(3D code data)
---*---

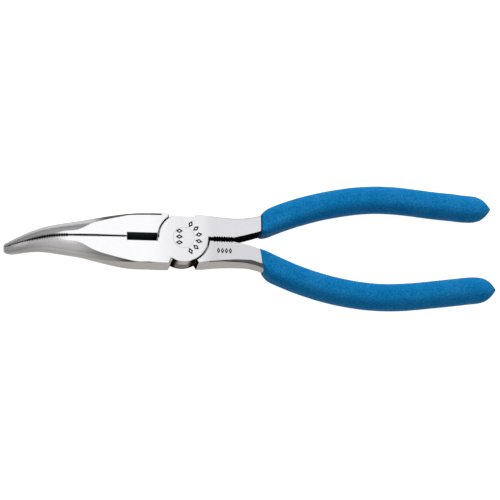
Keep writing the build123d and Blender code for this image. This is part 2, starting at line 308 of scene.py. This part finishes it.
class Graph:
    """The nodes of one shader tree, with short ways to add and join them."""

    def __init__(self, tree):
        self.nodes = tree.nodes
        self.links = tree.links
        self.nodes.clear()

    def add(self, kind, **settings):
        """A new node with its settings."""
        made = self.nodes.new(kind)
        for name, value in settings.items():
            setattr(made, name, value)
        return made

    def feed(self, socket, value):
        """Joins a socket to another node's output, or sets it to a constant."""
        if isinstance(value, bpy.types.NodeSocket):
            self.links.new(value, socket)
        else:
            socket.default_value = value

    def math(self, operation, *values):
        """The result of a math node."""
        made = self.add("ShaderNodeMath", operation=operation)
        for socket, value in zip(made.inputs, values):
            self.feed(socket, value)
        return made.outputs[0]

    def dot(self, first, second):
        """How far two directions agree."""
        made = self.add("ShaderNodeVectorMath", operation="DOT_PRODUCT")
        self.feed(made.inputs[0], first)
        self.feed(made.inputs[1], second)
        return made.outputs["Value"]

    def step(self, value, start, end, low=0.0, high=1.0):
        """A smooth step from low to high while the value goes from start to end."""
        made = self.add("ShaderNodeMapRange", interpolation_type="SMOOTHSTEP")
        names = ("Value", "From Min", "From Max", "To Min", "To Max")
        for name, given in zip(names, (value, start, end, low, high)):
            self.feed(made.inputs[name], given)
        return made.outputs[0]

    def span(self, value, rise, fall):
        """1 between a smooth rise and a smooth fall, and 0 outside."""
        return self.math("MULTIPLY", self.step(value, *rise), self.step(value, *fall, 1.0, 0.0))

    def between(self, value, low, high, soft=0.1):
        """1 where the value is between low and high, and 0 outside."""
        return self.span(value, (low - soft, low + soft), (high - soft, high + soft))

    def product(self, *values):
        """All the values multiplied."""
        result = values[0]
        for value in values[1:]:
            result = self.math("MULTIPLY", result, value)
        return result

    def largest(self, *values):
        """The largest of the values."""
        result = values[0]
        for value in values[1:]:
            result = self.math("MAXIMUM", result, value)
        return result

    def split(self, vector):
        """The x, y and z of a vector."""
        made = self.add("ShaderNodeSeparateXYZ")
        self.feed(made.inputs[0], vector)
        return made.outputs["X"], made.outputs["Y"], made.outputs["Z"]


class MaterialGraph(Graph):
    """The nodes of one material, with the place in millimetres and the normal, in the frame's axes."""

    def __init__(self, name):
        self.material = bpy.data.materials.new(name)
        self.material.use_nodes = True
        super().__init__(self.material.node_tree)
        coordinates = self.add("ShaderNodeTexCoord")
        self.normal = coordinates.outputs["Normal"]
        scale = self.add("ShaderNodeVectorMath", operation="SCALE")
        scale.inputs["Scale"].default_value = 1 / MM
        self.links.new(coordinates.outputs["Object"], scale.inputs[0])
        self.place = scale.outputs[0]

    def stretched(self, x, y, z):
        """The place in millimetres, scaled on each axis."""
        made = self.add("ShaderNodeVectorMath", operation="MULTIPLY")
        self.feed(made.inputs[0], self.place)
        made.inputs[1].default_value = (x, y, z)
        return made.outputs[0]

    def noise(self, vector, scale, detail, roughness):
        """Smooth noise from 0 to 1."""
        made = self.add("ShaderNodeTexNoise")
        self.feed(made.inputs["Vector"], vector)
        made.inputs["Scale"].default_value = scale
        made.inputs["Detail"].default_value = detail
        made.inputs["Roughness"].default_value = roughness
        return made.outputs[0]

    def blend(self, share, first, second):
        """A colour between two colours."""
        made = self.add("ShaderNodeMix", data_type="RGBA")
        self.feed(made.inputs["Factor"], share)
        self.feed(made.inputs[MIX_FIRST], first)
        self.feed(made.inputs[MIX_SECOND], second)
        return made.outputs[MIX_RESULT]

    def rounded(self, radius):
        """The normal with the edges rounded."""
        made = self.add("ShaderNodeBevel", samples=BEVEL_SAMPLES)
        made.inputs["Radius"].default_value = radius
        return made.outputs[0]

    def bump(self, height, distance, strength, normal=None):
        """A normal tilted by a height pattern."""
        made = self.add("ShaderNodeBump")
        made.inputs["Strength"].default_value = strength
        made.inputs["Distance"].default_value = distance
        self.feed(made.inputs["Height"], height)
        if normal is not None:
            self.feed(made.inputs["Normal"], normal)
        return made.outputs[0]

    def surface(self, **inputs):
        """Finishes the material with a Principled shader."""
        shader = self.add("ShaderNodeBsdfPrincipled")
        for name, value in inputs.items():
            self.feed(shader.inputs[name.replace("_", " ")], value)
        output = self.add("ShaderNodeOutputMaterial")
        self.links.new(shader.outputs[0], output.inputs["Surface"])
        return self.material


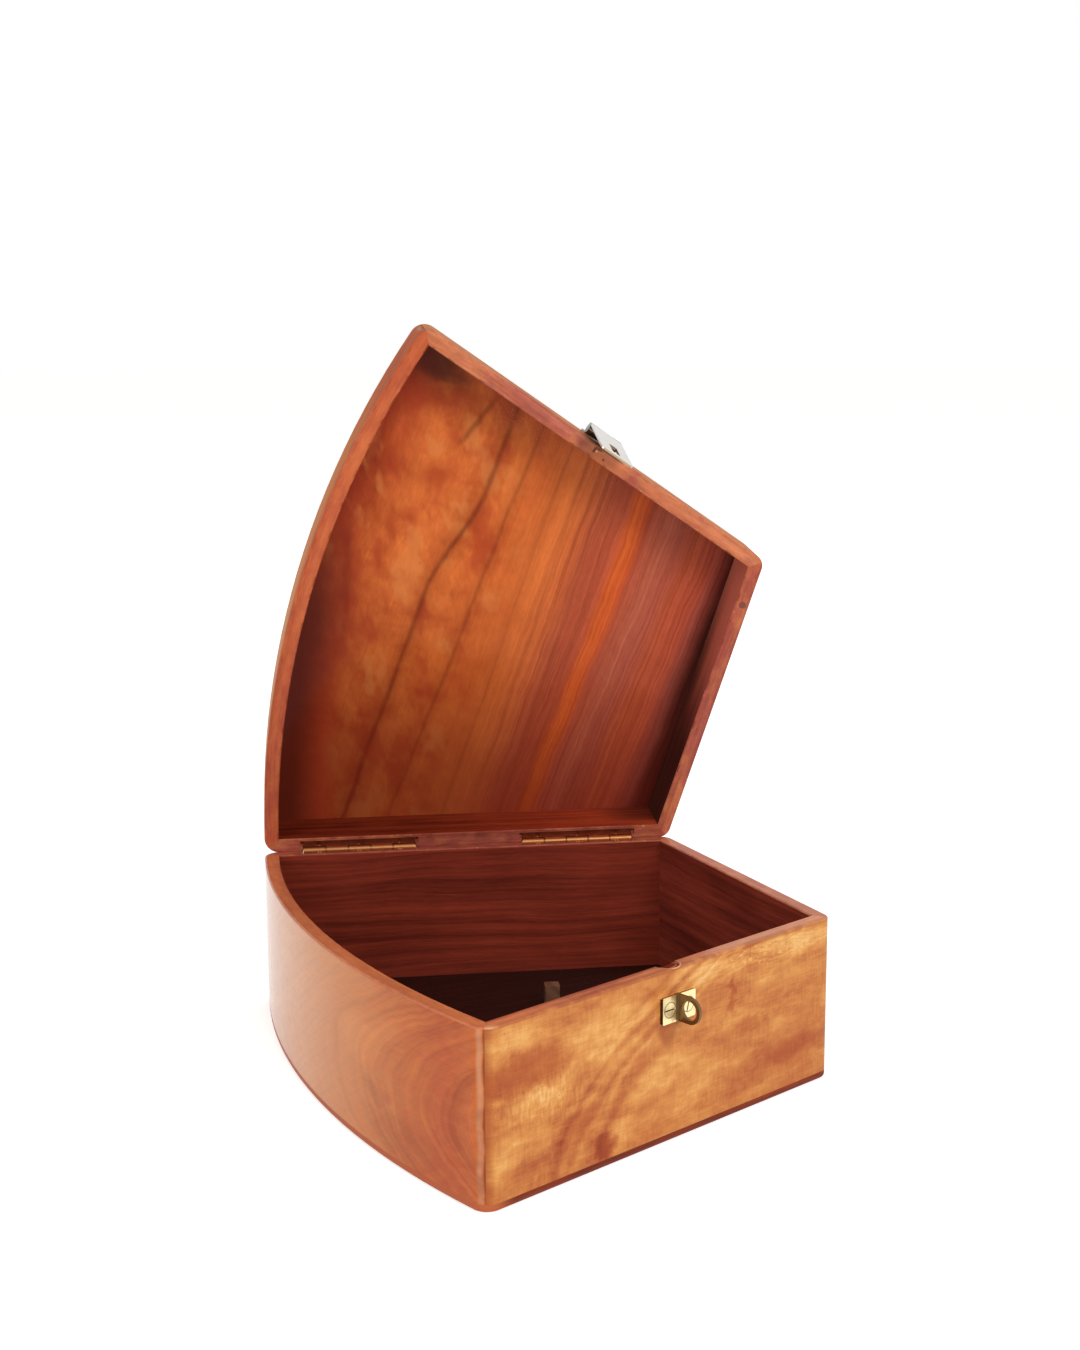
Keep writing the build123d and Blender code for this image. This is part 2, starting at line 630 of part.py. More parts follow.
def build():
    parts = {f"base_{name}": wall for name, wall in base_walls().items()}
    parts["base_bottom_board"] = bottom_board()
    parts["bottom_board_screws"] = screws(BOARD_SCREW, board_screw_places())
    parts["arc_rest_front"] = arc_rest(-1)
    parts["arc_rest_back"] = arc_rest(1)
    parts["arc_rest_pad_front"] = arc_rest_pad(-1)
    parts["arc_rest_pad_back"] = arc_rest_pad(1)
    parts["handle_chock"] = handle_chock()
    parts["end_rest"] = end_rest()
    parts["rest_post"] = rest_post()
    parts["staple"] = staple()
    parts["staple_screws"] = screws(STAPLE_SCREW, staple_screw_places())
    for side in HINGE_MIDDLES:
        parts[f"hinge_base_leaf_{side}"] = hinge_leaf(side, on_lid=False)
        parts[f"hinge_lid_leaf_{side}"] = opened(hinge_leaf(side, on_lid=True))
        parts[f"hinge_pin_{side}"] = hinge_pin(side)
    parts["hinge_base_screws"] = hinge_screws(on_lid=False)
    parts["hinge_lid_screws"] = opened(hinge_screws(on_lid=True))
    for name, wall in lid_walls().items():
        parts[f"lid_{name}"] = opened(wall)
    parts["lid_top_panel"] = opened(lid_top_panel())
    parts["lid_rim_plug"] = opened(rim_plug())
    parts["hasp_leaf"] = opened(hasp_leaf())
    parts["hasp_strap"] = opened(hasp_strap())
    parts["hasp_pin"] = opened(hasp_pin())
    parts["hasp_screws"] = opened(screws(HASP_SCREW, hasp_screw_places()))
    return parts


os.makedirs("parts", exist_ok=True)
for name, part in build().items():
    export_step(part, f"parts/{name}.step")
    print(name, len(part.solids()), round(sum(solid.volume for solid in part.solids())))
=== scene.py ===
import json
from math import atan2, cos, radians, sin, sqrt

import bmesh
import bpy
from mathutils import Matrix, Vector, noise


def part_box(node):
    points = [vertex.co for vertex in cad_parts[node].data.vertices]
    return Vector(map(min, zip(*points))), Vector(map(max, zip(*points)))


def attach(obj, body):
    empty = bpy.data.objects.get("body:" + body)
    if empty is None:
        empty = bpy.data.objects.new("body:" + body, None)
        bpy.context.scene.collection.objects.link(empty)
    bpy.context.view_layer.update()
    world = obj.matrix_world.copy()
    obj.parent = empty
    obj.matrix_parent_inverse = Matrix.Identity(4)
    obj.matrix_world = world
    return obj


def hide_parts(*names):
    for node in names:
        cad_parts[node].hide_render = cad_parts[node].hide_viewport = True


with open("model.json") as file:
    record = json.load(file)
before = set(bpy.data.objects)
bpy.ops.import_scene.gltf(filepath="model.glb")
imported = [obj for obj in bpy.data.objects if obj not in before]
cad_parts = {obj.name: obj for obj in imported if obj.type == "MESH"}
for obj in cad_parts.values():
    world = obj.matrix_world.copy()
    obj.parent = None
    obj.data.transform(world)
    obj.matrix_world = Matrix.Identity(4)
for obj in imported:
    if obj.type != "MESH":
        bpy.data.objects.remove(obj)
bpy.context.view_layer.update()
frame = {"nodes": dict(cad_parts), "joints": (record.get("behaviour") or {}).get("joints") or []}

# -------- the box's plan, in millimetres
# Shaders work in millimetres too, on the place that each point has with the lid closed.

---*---

* [What you have to do] Among the lines above, find the one with "More parts follow." and the one with "obj.parent = empty". Quote both and everything between them, exactly.

* [Exercise solution]
Keep writing the build123d and Blender code for this image. This is part 2, starting at line 630 of part.py. More parts follow.
def build():
    parts = {f"base_{name}": wall for name, wall in base_walls().items()}
    parts["base_bottom_board"] = bottom_board()
    parts["bottom_board_screws"] = screws(BOARD_SCREW, board_screw_places())
    parts["arc_rest_front"] = arc_rest(-1)
    parts["arc_rest_back"] = arc_rest(1)
    parts["arc_rest_pad_front"] = arc_rest_pad(-1)
    parts["arc_rest_pad_back"] = arc_rest_pad(1)
    parts["handle_chock"] = handle_chock()
    parts["end_rest"] = end_rest()
    parts["rest_post"] = rest_post()
    parts["staple"] = staple()
    parts["staple_screws"] = screws(STAPLE_SCREW, staple_screw_places())
    for side in HINGE_MIDDLES:
        parts[f"hinge_base_leaf_{side}"] = hinge_leaf(side, on_lid=False)
        parts[f"hinge_lid_leaf_{side}"] = opened(hinge_leaf(side, on_lid=True))
        parts[f"hinge_pin_{side}"] = hinge_pin(side)
    parts["hinge_base_screws"] = hinge_screws(on_lid=False)
    parts["hinge_lid_screws"] = opened(hinge_screws(on_lid=True))
    for name, wall in lid_walls().items():
        parts[f"lid_{name}"] = opened(wall)
    parts["lid_top_panel"] = opened(lid_top_panel())
    parts["lid_rim_plug"] = opened(rim_plug())
    parts["hasp_leaf"] = opened(hasp_leaf())
    parts["hasp_strap"] = opened(hasp_strap())
    parts["hasp_pin"] = opened(hasp_pin())
    parts["hasp_screws"] = opened(screws(HASP_SCREW, hasp_screw_places()))
    return parts


os.makedirs("parts", exist_ok=True)
for name, part in build().items():
    export_step(part, f"parts/{name}.step")
    print(name, len(part.solids()), round(sum(solid.volume for solid in part.solids())))
=== scene.py ===
import json
from math import atan2, cos, radians, sin, sqrt

import bmesh
import bpy
from mathutils import Matrix, Vector, noise


def part_box(node):
    points = [vertex.co for vertex in cad_parts[node].data.vertices]
    return Vector(map(min, zip(*points))), Vector(map(max, zip(*points)))


def attach(obj, body):
    empty = bpy.data.objects.get("body:" + body)
    if empty is None:
        empty = bpy.data.objects.new("body:" + body, None)
        bpy.context.scene.collection.objects.link(empty)
    bpy.context.view_layer.update()
    world = obj.matrix_world.copy()
    obj.parent = empty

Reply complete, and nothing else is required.